Ok, enough about food. The challenges we speak of go far beyond the dinner table. What about videos? The TV and the DVD player (be it in the home, car, or take-anywhere mobile device) seem to have, over the past decade or so, taken over as the primary parenting tool.

Our girl does watch the occasional video, but instead of it being The Wiggles she enjoys titled such as The Scrambled State of America, The Snowman, Muzzy and random Sesame Street features. The TV is not a regular part of our day at all, her viewing of even those programs averages less than a 1/2 hour a day - most days the box never even comes on in our house. We have observed that the absence of such passive entertainment has resulted in a wealth of imagination in our girl, a love of books - both reading (or pretending to make up a story). The books she likes are often more intricate, lengthy and better written than standard toddler fare. She listens attentively to Mom or Dad weave a tale from scratch. She remembers some of the most bizarre details of these made-up stories and will request them again and again (talk about a challenge - to remember what I came up with on the fly, weeks ago!).

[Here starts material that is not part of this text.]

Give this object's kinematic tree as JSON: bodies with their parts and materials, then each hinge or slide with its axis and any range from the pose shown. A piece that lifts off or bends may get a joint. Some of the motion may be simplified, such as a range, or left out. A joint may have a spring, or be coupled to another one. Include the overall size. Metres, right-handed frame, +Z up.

She also has passion for music (singing, dancing, strumming her red wooden ukulele or banging on her tongue drum). We are certain that these two things are connected - the lack of passive TV viewing and the abundance of the creative play. As far as music, as you can tell from the monthly music suggestions posted on OWTK, our girl listens to a diverse mix of adult and kid music - with very little filter or censor. There is very little of what we love, that I would NOT let her listen to. At the same time, we expose her to the artist(s) live, talk to them when we can and discuss them as real people, thus eliminating the potential for idol-worship (Oh Mercy, do I hope so!).

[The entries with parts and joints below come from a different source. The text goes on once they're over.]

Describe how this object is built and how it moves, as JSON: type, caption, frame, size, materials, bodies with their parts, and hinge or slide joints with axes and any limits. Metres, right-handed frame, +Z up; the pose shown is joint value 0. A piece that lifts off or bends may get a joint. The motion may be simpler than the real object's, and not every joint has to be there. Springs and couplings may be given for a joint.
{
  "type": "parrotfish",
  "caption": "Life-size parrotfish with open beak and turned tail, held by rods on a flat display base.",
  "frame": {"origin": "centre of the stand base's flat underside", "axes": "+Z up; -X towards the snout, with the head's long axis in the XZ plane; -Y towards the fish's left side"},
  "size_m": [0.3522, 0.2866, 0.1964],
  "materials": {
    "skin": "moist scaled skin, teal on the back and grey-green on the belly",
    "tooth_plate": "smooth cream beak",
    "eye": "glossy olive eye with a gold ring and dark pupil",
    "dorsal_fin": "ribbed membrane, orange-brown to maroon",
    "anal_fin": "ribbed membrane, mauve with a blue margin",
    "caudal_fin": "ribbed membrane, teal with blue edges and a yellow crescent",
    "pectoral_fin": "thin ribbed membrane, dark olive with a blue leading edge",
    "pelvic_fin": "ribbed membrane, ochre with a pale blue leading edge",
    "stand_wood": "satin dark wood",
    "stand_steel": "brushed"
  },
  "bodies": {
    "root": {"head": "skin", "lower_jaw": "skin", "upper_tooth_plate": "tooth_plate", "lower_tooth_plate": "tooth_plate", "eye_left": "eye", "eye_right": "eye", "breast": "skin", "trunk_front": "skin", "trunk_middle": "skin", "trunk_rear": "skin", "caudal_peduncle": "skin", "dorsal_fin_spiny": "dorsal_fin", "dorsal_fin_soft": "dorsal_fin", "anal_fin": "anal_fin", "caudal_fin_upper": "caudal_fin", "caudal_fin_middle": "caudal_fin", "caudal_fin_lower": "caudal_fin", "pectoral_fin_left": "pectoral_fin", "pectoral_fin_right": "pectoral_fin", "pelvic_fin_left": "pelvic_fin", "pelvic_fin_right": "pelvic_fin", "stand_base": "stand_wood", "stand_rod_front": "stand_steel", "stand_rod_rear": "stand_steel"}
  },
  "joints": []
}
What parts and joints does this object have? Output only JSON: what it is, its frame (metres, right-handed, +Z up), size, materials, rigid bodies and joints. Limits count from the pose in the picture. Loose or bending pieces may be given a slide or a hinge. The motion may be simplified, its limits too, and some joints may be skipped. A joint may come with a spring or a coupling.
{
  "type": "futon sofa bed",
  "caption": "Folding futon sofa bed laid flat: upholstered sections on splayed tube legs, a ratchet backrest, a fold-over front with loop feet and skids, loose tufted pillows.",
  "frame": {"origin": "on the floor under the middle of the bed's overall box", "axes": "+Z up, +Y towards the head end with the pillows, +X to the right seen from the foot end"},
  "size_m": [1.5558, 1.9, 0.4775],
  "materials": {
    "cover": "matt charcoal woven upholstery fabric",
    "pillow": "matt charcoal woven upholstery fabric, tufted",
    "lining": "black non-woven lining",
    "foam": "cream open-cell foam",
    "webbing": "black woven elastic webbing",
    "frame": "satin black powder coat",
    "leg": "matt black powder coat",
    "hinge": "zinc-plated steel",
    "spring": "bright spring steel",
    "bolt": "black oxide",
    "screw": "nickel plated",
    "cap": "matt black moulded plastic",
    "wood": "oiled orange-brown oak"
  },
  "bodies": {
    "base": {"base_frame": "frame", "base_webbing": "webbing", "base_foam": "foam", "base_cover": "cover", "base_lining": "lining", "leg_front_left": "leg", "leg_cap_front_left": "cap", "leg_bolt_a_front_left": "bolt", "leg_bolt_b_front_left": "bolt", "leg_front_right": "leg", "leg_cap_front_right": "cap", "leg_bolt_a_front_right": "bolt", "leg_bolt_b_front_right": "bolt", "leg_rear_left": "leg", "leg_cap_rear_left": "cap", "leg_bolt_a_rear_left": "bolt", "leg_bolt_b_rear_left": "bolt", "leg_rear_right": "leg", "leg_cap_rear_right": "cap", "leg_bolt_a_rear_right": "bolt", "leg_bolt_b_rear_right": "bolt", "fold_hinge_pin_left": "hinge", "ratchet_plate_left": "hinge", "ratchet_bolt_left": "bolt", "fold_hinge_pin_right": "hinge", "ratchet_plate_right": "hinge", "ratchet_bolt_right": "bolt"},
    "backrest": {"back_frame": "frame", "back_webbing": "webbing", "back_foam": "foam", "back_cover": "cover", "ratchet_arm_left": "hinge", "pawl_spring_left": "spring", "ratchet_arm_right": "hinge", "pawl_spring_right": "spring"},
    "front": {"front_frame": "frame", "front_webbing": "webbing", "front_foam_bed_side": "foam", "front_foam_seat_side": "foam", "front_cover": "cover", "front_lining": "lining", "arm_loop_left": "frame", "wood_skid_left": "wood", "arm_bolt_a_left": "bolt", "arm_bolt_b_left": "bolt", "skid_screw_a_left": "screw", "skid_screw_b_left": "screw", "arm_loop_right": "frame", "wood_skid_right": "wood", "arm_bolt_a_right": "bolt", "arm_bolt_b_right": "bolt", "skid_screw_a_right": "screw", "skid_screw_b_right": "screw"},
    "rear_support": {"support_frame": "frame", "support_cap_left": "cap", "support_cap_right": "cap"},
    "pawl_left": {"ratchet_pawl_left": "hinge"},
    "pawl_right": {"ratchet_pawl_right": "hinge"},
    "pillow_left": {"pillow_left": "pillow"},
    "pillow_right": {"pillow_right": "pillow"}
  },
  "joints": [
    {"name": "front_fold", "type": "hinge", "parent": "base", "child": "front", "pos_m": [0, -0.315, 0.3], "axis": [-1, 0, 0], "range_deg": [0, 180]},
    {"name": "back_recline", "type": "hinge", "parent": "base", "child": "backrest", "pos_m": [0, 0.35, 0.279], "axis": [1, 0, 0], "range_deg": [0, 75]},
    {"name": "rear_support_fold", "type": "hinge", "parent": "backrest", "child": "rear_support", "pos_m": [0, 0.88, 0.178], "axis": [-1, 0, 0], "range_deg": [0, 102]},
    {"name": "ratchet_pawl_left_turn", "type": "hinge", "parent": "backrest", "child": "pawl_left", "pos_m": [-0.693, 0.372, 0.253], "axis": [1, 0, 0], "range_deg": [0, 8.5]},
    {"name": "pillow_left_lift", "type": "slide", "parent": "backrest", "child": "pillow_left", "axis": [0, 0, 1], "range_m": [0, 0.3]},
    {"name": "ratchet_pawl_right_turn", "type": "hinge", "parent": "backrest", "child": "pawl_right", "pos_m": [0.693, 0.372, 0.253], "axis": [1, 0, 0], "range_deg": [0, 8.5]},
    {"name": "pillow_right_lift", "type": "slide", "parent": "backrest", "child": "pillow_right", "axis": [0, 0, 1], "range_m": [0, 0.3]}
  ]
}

A funny side note. She never really saw a band on the TV or in a video but has seen numerous acts live and some up close. When we bought her the ukulele she immediately knew how to hold it and strum the thing. It was like second nature, even though her parents do not have a musical bone in our bodies. I can only assume that she picked up the process from watching guitarists on stage. She is often gazing intently as if studying what is taking place around her. She must have stored away the general idea behind playing guitar and it came right back to her when we handed her the little instrument.

The point here is that children are capable of loving and understanding way more than most folks seem to give them credit for. In daycare/school, the kids in the toddler (2 1/2 to 4) classroom are not yet learning about the planet Earth, let alone the United States, nor are they learning basic math. For some reason these are saved for the next classroom - when the kids are older. These are two topics we have begun discussing with our child and she has no problem picking up the concept of the stationary sun and the rotating Earth - making it daytime on one side while residents of other countries sleep soundly. She can also pick out dozens of states and the country of France - all because we bought a globe for less than $4 on clearance at Target and a puzzle map of the U.S. and have allowed & encouraged her to ask questions and be interested in these subjects.

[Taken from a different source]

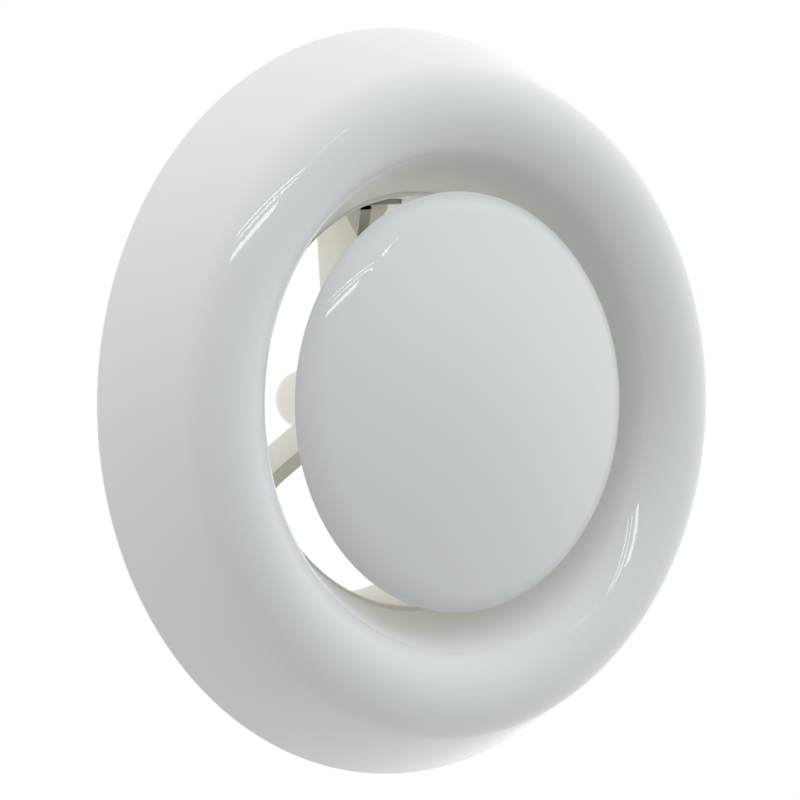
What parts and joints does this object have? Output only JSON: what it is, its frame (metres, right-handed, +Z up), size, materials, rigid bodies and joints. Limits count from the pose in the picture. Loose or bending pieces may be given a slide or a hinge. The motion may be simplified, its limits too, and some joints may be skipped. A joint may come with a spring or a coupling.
{
  "type": "ceiling air diffuser",
  "caption": "Round adjustable ceiling disc valve for a duct: face ring with a rounded lip, domed disc on a threaded spindle, neck with arms and sprung steel clips.",
  "frame": {"origin": "centre of the face ring's rear edge, in the ceiling plane, on the valve's axis", "axes": "+Z up the duct along the valve's axis, the disc facing down into the room; +Y towards the first arm of the bridge"},
  "size_m": [0.148, 0.148, 0.0684],
  "materials": {
    "gloss_white_plastic": "gloss",
    "satin_white_plastic": "satin",
    "gasket_foam": "matte",
    "spring_steel": "brushed",
    "zinc_steel": "bright zinc plate"
  },
  "bodies": {
    "housing": {"face_ring": "gloss_white_plastic", "rim_gasket": "gasket_foam", "neck_sleeve": "satin_white_plastic", "bridge": "satin_white_plastic", "hub_sleeve": "satin_white_plastic", "neck_screw_1": "zinc_steel", "neck_screw_2": "zinc_steel", "neck_screw_3": "zinc_steel", "bridge_screw_1": "zinc_steel", "bridge_screw_2": "zinc_steel", "bridge_screw_3": "zinc_steel"},
    "disc_carrier": {"spindle_washer": "zinc_steel"},
    "disc": {"disc_shell": "gloss_white_plastic", "disc_back_plate": "satin_white_plastic", "spindle": "zinc_steel", "spindle_nut": "zinc_steel"},
    "nut_carrier": {"lock_washer": "zinc_steel"},
    "lock_nut": {"lock_nut": "zinc_steel"},
    "clip_1": {"spring_clip_1": "spring_steel"},
    "clip_2": {"spring_clip_2": "spring_steel"},
    "clip_3": {"spring_clip_3": "spring_steel"}
  },
  "joints": [
    {"name": "disc_travel", "type": "slide", "parent": "housing", "child": "disc_carrier", "axis": [0, 0, -1], "range_m": [-0.0125, 0.00625]},
    {"name": "disc_turn", "type": "hinge", "parent": "disc_carrier", "child": "disc", "pos_m": [0, 0, 0], "axis": [0, 0, -1], "range_deg": [-3600, 1800]},
    {"name": "lock_nut_travel", "type": "slide", "parent": "housing", "child": "nut_carrier", "axis": [0, 0, -1], "range_m": [0, 0.00125]},
    {"name": "lock_nut_turn", "type": "hinge", "parent": "nut_carrier", "child": "lock_nut", "pos_m": [0, 0, 0], "axis": [0, 0, -1], "range_deg": [0, 360]},
    {"name": "clip_1_press", "type": "hinge", "parent": "housing", "child": "clip_1", "pos_m": [0, 0.0466, 0.0223], "axis": [-1, 0, 0], "range_deg": [0, 20], "stiffness_Nm_per_rad": 0.17},
    {"name": "clip_2_press", "type": "hinge", "parent": "housing", "child": "clip_2", "pos_m": [-0.04036, -0.0233, 0.0223], "axis": [0.5, -0.866, 0], "range_deg": [0, 20], "stiffness_Nm_per_rad": 0.17},
    {"name": "clip_3_press", "type": "hinge", "parent": "housing", "child": "clip_3", "pos_m": [0.04036, -0.0233, 0.0223], "axis": [0.5, 0.866, 0], "range_deg": [0, 20], "stiffness_Nm_per_rad": 0.17}
  ],
  "couplings": [
    {"joint": "disc_travel", "follows": "disc_turn", "m_per_rad": 0.00019894},
    {"joint": "lock_nut_travel", "follows": "lock_nut_turn", "m_per_rad": 0.00019894}
  ]
}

Math is also fun for young learners and there is no reason to hold back on the lessons. I started with simple one plus one and two plus two concepts in the car one evening, by holding up two fingers and asking her if she knew what would happen if I added one to the other. She got 1 plus 1 down quickly but struggled after that. It was not until we were at lunch shortly there after and used sugar packets to better illustrate the idea behind addition that she progressed to 1 plus 2, 2 plus 2, etc. She can now get up to 5 + 5 and most every combination up to that.

And while I do think my child is brilliant and special (what proud parent does not feel that way about their youngsters!) I am certain that any 2 1/2 year old has the capacity to absorb, learn, be interested in, and fall in love with the same themes and topics. It is us, as adults, who limit the potential of our impressionable little kids, for everything is new and unique to them which means if presented in a fun and interesting way there are few things that kids will NOT be interested in if only given the opportunity. Our 2 1/2 year old just happens to like crab cakes with remoulade, to "talk about the planet" (to quote her), listen to Josh Ritter, Charlie Parker, Woody Guthrie and the Chitty Chitty Bang Bang soundtrack and see the former perform live, because we have allowed her the chance to do so.

Why not expand the offerings and challenge our kids - it is much more fun for us parents, I can assure you of that. And you will be able to have better and more advanced conversations at the dinner table. All this will certainly better position the children to become more interesting, diverse, and tolerant adults.

Jeff

1 comment:

Idaho Dad said...

Great post! I agree with you on everything... It's hard for many parents to not do the easy thing, especially when sometimes we're tired. I've done the easy thing, but I also make the effort to go beyond the obvious. Like I've said elsewhere, we enjoyed the Wiggles songs for a time. If that was all we ever listened to, it would be sad. I appreciate them for helping me open up a wide wide world of musical possibilities, just like I appreciate Sesame Street and Mr. Rogers for showing my kids that TV can be educational AND fun.

One thing we did early on was to simply surround our kids with books, and to read to them each night of course. They've grown up feeling comfortable with books and the concept of reading. That's something we, as parents, had to do for them. I see so many parents not doing things like this, and they then have kids who don't care about reading and aren't interested in learning.